:: The records

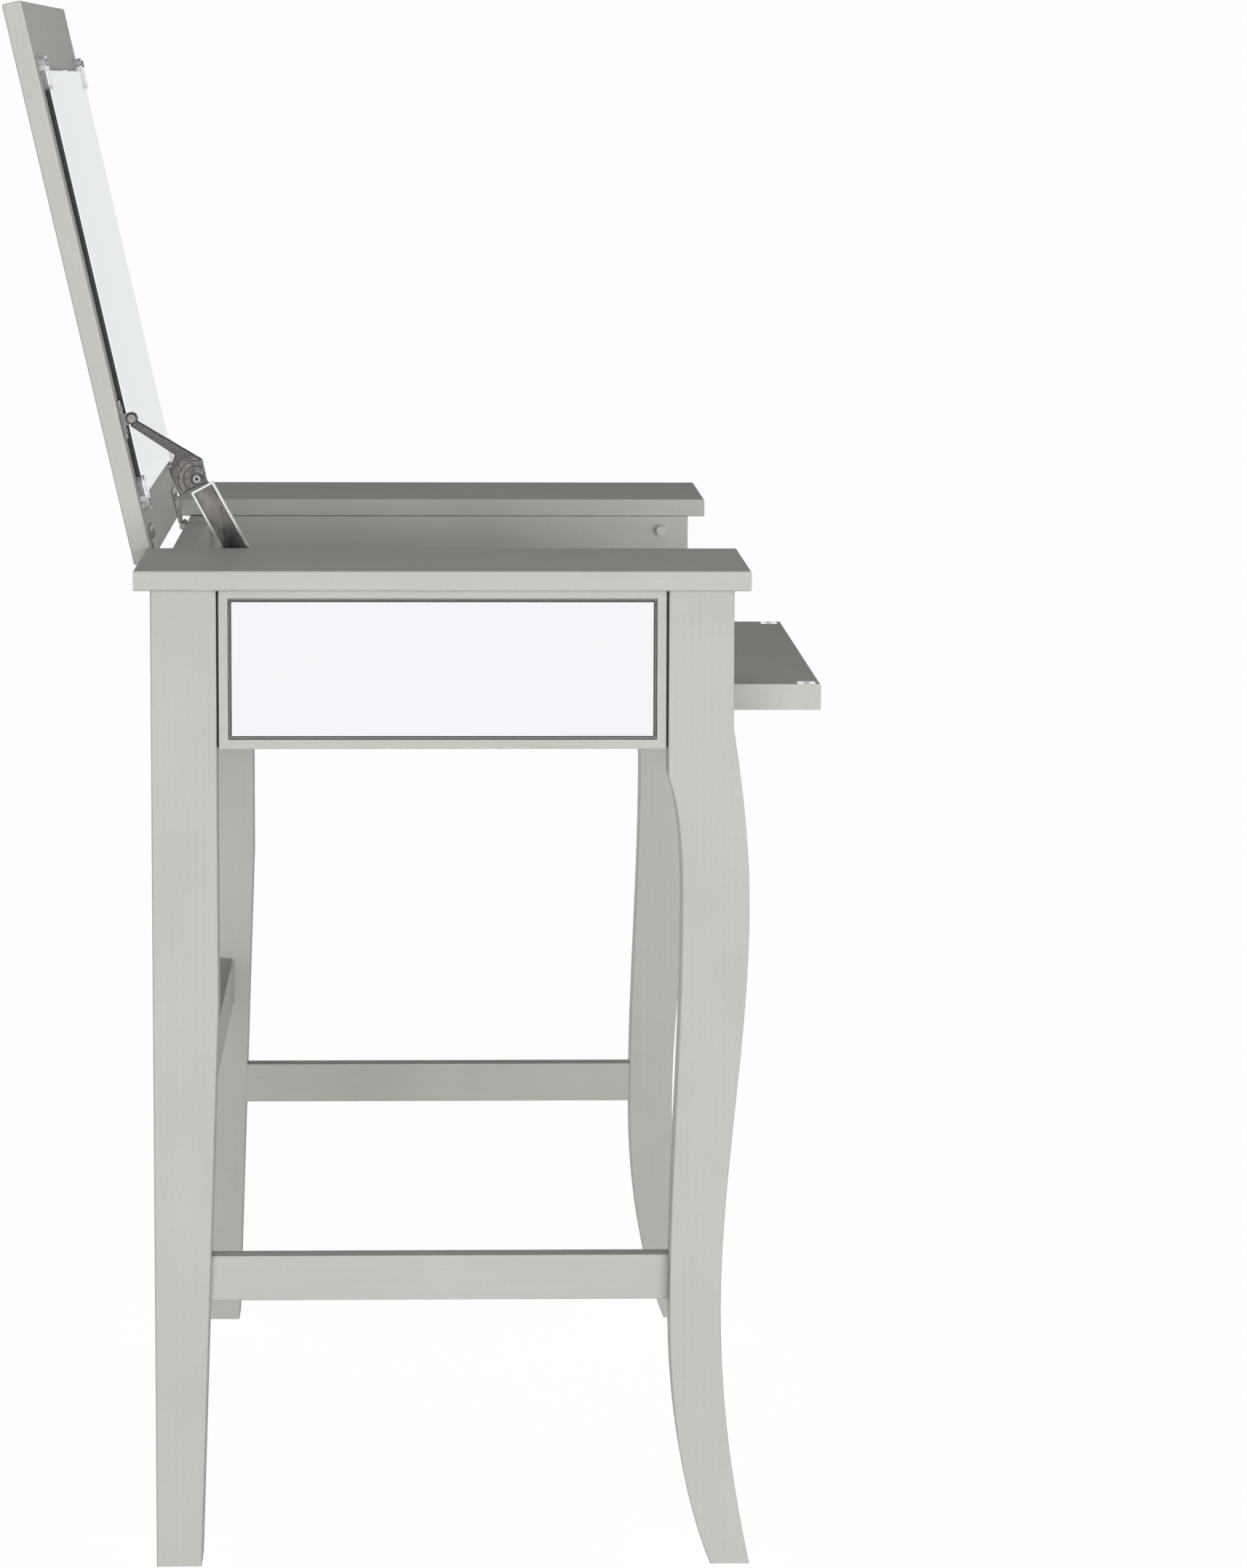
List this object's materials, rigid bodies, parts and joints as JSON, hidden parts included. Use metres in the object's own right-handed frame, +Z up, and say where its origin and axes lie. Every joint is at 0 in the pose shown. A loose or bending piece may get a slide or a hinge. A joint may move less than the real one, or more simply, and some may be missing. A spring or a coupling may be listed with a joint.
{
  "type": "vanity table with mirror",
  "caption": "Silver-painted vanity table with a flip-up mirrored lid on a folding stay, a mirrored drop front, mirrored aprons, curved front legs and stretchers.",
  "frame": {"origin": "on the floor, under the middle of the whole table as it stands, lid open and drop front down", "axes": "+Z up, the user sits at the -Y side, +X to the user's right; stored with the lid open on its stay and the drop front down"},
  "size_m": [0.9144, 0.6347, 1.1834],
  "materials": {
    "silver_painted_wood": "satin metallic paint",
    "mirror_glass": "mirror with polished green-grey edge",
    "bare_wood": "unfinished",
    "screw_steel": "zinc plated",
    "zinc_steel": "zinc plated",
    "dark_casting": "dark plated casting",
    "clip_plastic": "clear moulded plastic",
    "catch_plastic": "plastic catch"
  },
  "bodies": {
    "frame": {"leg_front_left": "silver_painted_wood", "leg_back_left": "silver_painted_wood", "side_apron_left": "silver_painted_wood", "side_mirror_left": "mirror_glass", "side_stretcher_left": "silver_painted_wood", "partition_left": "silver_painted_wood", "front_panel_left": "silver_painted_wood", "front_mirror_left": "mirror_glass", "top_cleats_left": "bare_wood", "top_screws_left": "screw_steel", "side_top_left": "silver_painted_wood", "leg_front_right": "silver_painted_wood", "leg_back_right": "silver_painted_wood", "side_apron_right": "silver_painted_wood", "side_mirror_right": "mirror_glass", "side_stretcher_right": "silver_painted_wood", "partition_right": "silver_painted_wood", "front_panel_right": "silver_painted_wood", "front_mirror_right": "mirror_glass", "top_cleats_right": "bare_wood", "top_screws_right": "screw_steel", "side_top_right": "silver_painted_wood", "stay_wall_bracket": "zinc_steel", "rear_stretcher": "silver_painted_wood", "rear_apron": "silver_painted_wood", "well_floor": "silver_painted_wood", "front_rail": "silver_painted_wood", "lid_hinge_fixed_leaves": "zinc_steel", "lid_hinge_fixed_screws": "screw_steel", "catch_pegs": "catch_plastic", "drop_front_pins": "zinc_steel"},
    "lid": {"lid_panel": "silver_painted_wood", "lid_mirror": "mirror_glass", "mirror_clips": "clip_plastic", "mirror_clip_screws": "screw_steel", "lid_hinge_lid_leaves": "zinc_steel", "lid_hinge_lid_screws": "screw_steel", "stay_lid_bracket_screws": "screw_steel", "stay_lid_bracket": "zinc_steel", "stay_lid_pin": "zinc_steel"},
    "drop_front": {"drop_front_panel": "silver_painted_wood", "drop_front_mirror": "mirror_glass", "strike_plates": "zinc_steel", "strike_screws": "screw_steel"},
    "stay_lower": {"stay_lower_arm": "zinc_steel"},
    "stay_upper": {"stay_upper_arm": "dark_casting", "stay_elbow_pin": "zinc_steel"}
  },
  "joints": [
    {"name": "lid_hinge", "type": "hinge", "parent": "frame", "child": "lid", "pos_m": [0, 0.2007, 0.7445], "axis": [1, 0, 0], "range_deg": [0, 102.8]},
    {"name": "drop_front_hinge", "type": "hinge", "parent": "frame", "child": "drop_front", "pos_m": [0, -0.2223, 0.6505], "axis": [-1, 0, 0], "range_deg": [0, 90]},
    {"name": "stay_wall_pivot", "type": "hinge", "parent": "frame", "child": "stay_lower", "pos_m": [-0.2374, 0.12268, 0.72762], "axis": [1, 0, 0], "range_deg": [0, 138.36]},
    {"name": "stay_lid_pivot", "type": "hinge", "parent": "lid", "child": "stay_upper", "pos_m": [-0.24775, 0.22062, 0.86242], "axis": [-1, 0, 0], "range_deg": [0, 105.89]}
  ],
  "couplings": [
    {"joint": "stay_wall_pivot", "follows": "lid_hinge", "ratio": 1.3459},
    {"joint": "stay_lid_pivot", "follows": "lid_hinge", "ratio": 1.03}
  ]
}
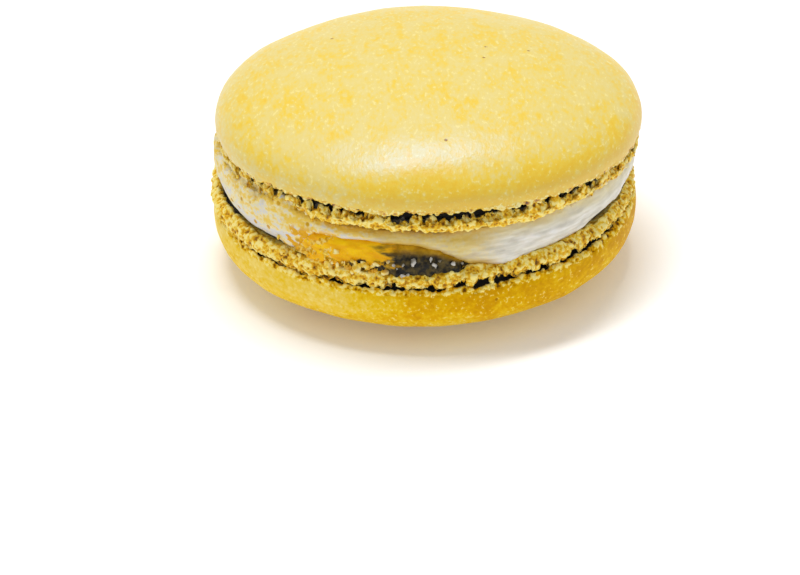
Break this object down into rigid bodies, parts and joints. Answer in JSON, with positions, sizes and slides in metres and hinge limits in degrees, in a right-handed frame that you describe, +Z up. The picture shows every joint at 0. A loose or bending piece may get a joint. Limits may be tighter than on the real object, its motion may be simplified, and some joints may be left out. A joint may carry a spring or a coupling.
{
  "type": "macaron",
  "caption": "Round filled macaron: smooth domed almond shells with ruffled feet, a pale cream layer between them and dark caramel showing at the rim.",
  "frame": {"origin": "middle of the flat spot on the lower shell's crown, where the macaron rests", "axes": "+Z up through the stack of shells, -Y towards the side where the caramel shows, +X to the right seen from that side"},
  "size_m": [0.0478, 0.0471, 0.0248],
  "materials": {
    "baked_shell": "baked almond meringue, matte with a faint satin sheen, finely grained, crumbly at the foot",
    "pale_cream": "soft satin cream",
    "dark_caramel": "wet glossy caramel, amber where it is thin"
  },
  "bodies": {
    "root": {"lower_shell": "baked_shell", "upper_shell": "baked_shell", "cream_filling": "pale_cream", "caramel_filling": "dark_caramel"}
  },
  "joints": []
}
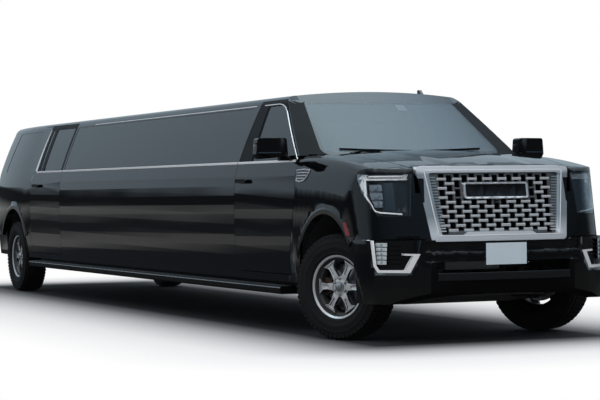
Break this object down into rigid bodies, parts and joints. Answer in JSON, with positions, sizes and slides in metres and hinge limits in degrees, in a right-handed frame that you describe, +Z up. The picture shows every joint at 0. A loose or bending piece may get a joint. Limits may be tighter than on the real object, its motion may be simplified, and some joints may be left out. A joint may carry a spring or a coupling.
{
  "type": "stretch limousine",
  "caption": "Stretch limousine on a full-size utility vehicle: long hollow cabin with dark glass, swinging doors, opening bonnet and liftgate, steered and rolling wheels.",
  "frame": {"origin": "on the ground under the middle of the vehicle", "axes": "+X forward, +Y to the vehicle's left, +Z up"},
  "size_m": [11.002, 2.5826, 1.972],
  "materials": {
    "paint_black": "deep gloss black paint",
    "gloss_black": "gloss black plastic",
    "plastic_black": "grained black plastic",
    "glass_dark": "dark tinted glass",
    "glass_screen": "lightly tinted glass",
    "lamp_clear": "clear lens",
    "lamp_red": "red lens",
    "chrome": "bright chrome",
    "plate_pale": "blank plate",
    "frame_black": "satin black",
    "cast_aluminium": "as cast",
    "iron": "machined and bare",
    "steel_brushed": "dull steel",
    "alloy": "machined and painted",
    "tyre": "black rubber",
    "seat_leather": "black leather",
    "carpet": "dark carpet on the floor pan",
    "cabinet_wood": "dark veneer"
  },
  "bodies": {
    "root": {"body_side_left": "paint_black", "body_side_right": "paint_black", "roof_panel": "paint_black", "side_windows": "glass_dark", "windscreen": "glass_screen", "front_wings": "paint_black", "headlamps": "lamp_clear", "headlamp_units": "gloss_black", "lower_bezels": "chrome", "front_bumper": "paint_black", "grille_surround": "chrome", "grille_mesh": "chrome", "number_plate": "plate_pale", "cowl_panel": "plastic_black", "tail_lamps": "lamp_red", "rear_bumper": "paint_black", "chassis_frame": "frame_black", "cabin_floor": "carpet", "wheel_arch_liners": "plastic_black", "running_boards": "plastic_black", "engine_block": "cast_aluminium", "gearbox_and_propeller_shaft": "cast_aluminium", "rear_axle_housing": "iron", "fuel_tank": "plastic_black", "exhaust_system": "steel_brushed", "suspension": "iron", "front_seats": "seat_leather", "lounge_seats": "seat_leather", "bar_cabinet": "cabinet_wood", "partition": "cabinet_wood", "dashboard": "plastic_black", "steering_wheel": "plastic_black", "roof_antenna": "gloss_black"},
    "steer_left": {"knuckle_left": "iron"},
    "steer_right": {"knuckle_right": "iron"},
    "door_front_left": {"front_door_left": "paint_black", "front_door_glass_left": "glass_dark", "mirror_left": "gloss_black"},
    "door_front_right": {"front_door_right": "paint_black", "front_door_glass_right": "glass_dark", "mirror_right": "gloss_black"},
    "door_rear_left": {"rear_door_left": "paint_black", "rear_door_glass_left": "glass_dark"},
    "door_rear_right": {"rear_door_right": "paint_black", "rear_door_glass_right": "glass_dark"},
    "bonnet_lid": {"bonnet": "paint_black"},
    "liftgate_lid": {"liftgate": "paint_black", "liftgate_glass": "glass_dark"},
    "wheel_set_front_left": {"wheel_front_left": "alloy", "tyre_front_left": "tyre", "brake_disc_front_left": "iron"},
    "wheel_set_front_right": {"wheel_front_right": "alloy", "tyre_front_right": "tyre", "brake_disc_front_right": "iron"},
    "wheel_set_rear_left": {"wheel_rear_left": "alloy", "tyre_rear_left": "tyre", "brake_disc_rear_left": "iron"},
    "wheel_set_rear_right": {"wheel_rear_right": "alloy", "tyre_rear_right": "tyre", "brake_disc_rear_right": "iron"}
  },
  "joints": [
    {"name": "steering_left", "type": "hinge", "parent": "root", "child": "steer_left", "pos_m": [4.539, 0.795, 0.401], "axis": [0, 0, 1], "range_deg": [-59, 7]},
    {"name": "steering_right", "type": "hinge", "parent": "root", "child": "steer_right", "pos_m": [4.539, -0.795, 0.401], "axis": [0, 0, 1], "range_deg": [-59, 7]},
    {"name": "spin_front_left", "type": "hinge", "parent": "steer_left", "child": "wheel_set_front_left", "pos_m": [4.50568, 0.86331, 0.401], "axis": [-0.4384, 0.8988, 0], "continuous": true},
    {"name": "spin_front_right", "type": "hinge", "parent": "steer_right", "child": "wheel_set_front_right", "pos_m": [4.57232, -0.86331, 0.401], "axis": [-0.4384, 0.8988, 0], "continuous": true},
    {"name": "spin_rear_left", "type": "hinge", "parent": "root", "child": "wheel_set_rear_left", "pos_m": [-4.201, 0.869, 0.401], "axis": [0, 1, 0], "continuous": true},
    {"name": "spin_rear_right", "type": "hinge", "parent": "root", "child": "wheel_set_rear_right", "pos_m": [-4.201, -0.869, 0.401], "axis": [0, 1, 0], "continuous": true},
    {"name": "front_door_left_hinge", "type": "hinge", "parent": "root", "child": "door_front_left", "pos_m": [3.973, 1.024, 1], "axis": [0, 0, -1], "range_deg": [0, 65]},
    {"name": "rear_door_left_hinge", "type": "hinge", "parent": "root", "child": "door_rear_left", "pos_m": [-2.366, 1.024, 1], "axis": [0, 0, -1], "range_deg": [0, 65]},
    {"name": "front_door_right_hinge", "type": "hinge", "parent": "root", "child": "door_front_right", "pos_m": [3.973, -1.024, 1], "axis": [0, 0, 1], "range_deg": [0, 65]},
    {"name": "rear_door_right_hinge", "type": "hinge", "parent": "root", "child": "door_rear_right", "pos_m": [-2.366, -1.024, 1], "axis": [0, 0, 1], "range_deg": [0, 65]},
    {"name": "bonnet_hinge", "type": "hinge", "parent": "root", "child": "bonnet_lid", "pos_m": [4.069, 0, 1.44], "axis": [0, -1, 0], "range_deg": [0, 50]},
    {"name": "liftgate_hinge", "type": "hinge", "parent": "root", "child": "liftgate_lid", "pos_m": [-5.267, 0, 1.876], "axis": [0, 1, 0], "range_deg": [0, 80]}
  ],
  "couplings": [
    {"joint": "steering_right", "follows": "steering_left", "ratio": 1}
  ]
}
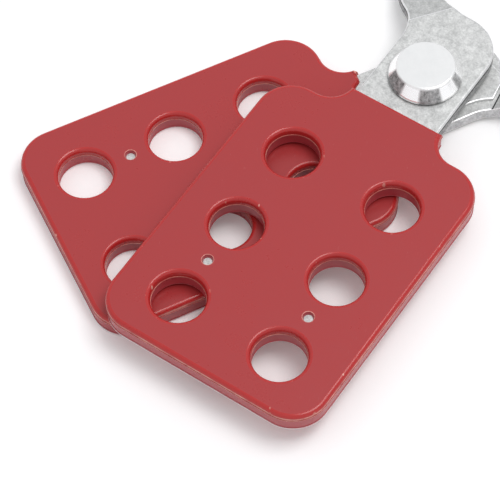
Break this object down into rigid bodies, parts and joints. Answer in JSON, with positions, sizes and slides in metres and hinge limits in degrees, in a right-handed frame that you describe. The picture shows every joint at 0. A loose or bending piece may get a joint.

::::

### Job:
Copy down every line of the material above that includes the string "bending".

### Correct output:
List this object's materials, rigid bodies, parts and joints as JSON, hidden parts included. Use metres in the object's own right-handed frame, +Z up, and say where its origin and axes lie. Every joint is at 0 in the pose shown. A loose or bending piece may get a slide or a hinge. A joint may move less than the real one, or more simply, and some may be missing. A spring or a coupling may be listed with a joint.
Break this object down into rigid bodies, parts and joints. Answer in JSON, with positions, sizes and slides in metres and hinge limits in degrees, in a right-handed frame that you describe, +Z up. The picture shows every joint at 0. A loose or bending piece may get a joint. Limits may be tighter than on the real object, its motion may be simplified, and some joints may be left out. A joint may carry a spring or a coupling.
Break this object down into rigid bodies, parts and joints. Answer in JSON, with positions, sizes and slides in metres and hinge limits in degrees, in a right-handed frame that you describe, +Z up. The picture shows every joint at 0. A loose or bending piece may get a joint. Limits may be tighter than on the real object, its motion may be simplified, and some joints may be left out. A joint may carry a spring or a coupling.
Break this object down into rigid bodies, parts and joints. Answer in JSON, with positions, sizes and slides in metres and hinge limits in degrees, in a right-handed frame that you describe. The picture shows every joint at 0. A loose or bending piece may get a joint.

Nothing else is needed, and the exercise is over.